- **RECORDED INFORMATION**:
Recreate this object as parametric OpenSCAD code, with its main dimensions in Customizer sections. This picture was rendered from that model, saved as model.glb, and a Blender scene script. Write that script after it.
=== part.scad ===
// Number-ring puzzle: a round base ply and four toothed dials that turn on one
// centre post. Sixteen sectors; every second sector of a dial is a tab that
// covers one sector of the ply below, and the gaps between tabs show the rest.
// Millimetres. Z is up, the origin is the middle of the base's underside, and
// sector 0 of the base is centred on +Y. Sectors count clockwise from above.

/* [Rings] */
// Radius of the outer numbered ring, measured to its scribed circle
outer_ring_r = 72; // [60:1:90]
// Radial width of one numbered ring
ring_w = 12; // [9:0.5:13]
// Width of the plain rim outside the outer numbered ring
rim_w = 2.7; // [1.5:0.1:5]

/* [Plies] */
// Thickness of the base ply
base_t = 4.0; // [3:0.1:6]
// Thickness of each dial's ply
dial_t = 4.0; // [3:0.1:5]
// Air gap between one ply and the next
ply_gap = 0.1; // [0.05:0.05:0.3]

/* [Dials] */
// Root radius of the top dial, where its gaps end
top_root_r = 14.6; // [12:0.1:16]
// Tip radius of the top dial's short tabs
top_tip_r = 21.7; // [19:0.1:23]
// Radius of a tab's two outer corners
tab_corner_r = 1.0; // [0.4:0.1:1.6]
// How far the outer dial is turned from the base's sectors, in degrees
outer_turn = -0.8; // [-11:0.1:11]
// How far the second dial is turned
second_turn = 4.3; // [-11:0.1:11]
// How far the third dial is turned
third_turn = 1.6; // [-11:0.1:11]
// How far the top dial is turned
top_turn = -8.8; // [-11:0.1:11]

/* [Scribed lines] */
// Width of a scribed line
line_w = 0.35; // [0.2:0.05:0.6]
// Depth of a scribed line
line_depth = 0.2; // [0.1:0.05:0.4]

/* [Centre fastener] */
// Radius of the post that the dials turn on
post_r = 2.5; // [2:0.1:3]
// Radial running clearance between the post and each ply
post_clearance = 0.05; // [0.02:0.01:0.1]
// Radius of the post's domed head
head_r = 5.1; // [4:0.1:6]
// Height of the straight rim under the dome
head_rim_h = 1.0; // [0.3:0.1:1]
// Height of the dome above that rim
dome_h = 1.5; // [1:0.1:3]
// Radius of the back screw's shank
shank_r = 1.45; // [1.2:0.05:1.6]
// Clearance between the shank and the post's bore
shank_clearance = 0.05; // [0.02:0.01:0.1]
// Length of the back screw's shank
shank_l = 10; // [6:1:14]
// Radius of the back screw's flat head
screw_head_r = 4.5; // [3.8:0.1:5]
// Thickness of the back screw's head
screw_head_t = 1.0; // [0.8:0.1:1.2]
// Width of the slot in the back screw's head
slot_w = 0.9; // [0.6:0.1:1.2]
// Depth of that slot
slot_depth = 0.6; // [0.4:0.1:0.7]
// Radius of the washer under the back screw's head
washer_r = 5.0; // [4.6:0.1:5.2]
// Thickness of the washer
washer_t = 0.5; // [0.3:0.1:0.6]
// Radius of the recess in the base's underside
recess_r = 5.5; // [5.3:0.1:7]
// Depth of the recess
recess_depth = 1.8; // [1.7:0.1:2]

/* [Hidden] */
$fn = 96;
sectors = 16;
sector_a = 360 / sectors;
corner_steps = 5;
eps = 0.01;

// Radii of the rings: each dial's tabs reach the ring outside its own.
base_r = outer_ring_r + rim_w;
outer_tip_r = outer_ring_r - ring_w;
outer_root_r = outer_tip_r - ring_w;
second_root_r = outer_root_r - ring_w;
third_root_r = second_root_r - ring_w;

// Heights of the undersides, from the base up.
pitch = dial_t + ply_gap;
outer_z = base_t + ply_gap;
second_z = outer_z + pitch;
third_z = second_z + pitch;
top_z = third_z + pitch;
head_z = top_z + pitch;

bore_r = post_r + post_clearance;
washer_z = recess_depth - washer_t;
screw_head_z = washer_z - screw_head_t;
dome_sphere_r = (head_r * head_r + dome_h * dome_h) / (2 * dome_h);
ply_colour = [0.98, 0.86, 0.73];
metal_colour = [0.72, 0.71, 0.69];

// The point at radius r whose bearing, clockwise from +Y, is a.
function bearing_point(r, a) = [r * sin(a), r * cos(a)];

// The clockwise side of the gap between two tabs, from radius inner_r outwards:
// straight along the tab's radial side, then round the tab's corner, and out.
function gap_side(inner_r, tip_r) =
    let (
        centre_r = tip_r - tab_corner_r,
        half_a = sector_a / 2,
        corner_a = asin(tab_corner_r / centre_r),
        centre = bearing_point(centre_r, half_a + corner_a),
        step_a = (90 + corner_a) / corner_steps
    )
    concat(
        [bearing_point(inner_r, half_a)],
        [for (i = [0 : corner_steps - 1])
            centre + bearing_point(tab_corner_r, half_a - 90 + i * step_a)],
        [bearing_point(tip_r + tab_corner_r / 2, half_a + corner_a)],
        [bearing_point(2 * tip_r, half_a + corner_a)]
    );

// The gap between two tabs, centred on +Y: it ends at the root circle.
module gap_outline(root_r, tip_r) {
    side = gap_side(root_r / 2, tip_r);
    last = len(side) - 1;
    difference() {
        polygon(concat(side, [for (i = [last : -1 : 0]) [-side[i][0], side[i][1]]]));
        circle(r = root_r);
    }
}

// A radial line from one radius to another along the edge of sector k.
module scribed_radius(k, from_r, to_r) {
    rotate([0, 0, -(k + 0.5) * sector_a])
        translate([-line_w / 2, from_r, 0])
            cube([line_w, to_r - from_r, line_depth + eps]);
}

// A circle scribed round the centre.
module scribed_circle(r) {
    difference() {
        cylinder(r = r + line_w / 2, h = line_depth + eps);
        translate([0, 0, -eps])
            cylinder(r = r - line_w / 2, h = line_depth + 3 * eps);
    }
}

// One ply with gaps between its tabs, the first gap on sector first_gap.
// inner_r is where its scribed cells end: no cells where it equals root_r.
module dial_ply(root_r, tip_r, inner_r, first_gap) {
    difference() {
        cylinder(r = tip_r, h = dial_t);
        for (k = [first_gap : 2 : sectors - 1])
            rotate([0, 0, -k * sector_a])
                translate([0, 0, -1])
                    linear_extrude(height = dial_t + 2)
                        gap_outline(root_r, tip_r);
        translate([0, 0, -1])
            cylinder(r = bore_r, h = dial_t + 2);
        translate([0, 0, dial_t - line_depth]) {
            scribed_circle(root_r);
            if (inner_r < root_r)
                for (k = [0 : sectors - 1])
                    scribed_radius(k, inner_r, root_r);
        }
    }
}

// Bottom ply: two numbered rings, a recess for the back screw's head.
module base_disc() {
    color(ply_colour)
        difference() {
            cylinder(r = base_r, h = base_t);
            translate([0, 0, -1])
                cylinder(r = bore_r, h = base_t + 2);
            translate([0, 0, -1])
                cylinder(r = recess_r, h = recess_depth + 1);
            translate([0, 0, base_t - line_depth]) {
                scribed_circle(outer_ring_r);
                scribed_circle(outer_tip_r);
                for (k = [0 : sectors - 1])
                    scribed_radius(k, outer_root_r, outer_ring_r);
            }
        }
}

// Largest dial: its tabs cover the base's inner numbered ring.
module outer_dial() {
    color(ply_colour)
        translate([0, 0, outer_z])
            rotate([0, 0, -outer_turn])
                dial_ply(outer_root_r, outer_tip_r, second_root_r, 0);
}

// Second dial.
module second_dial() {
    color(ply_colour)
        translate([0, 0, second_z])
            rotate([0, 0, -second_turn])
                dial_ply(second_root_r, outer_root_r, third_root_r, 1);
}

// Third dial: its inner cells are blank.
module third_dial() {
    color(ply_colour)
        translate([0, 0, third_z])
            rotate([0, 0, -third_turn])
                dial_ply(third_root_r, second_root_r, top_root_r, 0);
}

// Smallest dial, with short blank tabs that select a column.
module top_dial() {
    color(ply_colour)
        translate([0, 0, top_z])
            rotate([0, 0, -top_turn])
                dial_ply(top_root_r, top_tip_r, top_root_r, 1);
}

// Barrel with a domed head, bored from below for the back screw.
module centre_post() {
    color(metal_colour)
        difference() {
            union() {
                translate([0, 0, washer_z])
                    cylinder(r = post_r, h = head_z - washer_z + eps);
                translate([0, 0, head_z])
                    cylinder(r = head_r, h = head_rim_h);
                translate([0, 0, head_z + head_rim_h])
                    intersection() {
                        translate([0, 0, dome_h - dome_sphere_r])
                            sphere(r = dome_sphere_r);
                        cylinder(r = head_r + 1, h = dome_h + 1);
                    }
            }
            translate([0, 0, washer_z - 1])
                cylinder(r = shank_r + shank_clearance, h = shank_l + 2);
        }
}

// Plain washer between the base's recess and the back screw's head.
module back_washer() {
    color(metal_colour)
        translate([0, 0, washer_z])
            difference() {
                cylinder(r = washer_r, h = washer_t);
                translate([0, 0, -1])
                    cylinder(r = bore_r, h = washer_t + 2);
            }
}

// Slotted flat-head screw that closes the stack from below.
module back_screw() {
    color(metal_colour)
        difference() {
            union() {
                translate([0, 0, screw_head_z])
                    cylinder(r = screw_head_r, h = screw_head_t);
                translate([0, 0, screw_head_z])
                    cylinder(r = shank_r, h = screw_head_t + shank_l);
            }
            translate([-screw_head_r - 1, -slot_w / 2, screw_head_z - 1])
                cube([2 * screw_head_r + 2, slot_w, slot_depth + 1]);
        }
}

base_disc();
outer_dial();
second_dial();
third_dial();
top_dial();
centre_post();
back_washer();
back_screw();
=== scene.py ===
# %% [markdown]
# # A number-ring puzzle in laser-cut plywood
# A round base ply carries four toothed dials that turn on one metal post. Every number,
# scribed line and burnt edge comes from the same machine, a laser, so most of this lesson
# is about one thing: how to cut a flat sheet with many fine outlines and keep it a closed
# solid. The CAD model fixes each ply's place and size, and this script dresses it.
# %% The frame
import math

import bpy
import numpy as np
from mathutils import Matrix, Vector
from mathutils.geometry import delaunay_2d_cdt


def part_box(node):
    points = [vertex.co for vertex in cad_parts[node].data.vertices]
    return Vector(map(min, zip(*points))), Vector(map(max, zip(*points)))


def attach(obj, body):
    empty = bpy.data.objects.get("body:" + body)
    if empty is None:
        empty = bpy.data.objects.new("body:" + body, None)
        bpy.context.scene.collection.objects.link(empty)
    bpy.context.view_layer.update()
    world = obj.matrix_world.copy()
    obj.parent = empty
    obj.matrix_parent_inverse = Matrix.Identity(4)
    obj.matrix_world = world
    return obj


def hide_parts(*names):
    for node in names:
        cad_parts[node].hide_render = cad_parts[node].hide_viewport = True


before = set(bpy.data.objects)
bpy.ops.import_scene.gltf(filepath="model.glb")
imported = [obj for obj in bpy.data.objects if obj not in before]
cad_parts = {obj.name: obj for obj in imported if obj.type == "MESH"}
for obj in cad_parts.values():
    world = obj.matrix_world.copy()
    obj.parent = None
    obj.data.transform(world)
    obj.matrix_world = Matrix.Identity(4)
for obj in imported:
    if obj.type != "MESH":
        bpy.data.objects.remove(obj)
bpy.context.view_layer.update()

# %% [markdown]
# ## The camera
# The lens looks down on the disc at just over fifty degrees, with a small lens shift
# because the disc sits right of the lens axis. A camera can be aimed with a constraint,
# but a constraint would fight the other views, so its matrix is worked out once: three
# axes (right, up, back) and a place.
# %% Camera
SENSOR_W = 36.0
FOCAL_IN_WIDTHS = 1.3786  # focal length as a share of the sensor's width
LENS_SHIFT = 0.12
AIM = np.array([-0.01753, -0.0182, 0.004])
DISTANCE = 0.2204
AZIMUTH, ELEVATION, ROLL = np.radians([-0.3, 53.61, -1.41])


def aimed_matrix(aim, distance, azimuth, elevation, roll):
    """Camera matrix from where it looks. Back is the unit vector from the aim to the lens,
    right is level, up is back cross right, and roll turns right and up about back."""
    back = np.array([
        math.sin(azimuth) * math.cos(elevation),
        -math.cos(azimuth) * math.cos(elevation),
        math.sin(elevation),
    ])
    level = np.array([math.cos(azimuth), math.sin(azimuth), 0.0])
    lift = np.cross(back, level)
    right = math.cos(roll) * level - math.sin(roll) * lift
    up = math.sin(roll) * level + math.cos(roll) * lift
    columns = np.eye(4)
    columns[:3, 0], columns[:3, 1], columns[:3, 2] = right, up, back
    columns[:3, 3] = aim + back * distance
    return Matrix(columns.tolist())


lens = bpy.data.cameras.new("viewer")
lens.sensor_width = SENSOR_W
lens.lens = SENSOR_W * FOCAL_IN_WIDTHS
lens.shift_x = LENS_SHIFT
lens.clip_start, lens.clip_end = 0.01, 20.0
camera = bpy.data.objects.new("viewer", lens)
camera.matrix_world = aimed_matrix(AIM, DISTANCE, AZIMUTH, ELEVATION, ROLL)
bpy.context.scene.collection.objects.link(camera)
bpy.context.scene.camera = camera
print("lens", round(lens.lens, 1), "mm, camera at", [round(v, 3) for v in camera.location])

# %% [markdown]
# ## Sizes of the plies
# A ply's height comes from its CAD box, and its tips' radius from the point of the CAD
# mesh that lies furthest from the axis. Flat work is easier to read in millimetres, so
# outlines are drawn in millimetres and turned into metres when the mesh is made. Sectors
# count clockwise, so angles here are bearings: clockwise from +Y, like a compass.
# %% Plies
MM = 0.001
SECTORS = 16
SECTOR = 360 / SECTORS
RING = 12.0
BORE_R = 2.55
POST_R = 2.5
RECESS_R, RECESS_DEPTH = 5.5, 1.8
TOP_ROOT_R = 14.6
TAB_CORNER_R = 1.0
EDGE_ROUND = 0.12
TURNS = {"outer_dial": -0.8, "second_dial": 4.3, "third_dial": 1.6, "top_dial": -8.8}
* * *
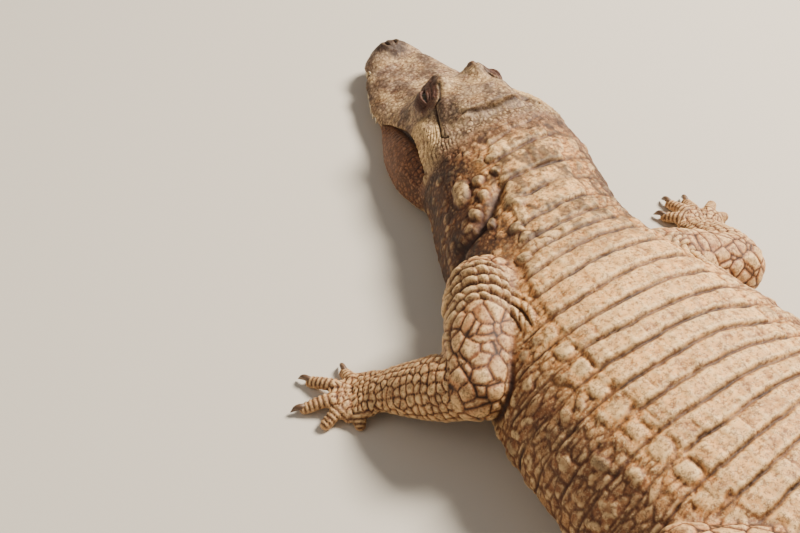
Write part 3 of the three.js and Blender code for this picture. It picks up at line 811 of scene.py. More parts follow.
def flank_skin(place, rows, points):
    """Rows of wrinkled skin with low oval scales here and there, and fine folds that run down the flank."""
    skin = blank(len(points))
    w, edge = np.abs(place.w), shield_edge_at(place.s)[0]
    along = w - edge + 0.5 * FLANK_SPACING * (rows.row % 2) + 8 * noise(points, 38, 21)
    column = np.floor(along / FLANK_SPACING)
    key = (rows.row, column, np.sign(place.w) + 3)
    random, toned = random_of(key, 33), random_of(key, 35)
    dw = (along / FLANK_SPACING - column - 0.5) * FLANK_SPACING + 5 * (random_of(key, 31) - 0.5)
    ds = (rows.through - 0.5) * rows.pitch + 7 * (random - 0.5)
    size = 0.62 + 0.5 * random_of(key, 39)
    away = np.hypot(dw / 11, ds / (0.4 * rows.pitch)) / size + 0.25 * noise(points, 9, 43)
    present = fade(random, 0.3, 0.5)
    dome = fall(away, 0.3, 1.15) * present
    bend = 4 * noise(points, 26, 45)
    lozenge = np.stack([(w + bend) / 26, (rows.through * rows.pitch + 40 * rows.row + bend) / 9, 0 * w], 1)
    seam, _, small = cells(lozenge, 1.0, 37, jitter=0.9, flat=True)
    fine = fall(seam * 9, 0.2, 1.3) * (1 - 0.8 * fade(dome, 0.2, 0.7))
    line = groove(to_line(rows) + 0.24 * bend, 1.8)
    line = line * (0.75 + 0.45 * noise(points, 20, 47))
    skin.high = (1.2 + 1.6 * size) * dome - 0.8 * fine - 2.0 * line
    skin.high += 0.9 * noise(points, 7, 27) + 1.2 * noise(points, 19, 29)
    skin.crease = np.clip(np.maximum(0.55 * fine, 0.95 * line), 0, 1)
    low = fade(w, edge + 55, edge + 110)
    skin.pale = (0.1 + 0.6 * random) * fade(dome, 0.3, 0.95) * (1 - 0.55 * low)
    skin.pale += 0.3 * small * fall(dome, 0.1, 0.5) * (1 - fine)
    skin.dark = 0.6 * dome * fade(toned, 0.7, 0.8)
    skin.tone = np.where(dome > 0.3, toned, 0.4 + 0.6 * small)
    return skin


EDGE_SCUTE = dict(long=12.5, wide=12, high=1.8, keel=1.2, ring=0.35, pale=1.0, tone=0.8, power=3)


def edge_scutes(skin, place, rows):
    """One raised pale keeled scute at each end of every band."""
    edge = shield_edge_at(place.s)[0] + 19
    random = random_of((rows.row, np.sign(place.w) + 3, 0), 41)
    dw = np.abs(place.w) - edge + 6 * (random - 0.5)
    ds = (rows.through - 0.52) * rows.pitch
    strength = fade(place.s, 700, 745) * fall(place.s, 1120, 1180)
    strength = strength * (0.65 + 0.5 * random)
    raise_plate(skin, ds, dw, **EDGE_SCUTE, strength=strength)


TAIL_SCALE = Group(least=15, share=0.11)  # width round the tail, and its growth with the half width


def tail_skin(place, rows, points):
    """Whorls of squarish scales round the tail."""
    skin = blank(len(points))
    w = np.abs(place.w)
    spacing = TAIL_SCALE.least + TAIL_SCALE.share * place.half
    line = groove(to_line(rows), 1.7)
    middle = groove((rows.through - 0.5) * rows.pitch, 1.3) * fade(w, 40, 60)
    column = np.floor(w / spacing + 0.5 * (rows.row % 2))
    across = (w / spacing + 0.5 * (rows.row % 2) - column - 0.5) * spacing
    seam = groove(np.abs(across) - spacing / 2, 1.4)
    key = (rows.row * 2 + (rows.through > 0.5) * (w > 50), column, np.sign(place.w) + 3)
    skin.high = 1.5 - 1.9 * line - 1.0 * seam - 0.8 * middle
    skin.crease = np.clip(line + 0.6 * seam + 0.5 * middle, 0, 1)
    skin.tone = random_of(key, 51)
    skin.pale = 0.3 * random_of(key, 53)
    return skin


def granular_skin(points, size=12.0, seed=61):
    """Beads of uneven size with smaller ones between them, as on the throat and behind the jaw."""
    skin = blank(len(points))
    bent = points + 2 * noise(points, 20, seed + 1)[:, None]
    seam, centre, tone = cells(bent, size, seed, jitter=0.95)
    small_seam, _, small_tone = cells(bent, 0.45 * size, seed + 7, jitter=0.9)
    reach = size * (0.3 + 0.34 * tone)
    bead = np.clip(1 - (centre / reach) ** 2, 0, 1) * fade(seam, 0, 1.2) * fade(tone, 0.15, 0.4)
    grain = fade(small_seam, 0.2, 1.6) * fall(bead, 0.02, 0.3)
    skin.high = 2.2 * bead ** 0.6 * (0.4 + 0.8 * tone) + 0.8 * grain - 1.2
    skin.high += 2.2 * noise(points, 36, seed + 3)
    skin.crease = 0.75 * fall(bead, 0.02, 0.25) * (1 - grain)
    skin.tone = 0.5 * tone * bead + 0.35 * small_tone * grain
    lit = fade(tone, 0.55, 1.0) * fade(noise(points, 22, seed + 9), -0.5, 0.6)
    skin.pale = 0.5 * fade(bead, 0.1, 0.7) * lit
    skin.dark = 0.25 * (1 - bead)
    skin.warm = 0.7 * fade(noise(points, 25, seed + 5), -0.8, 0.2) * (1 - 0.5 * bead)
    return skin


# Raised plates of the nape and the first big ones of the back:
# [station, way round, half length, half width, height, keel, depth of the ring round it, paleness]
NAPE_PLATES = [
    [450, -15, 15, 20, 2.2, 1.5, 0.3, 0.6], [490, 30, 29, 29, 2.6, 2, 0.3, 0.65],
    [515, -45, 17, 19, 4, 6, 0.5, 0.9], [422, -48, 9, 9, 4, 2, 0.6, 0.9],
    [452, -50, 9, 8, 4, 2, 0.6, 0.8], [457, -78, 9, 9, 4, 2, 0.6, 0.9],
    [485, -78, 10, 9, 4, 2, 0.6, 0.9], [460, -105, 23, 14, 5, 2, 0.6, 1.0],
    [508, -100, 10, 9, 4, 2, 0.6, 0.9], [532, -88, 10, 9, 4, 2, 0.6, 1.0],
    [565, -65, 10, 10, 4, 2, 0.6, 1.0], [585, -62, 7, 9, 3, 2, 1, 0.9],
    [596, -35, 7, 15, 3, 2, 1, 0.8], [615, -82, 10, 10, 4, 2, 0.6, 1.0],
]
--
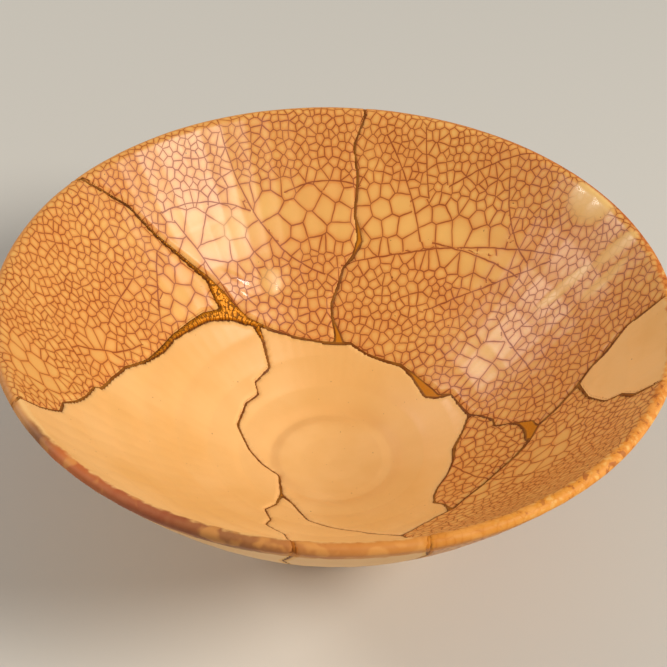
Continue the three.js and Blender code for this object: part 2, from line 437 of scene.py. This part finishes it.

- **YOUR GOAL**:
Transcribe nothing but the lines from the line with "if empty is" through the line with "obj.parent = empty", reproducing each exactly.

- **SOLVED PROBLEM**:
    if empty is None:
        empty = bpy.data.objects.new("body:" + body, None)
        bpy.context.scene.collection.objects.link(empty)
    bpy.context.view_layer.update()
    world = obj.matrix_world.copy()
    obj.parent = empty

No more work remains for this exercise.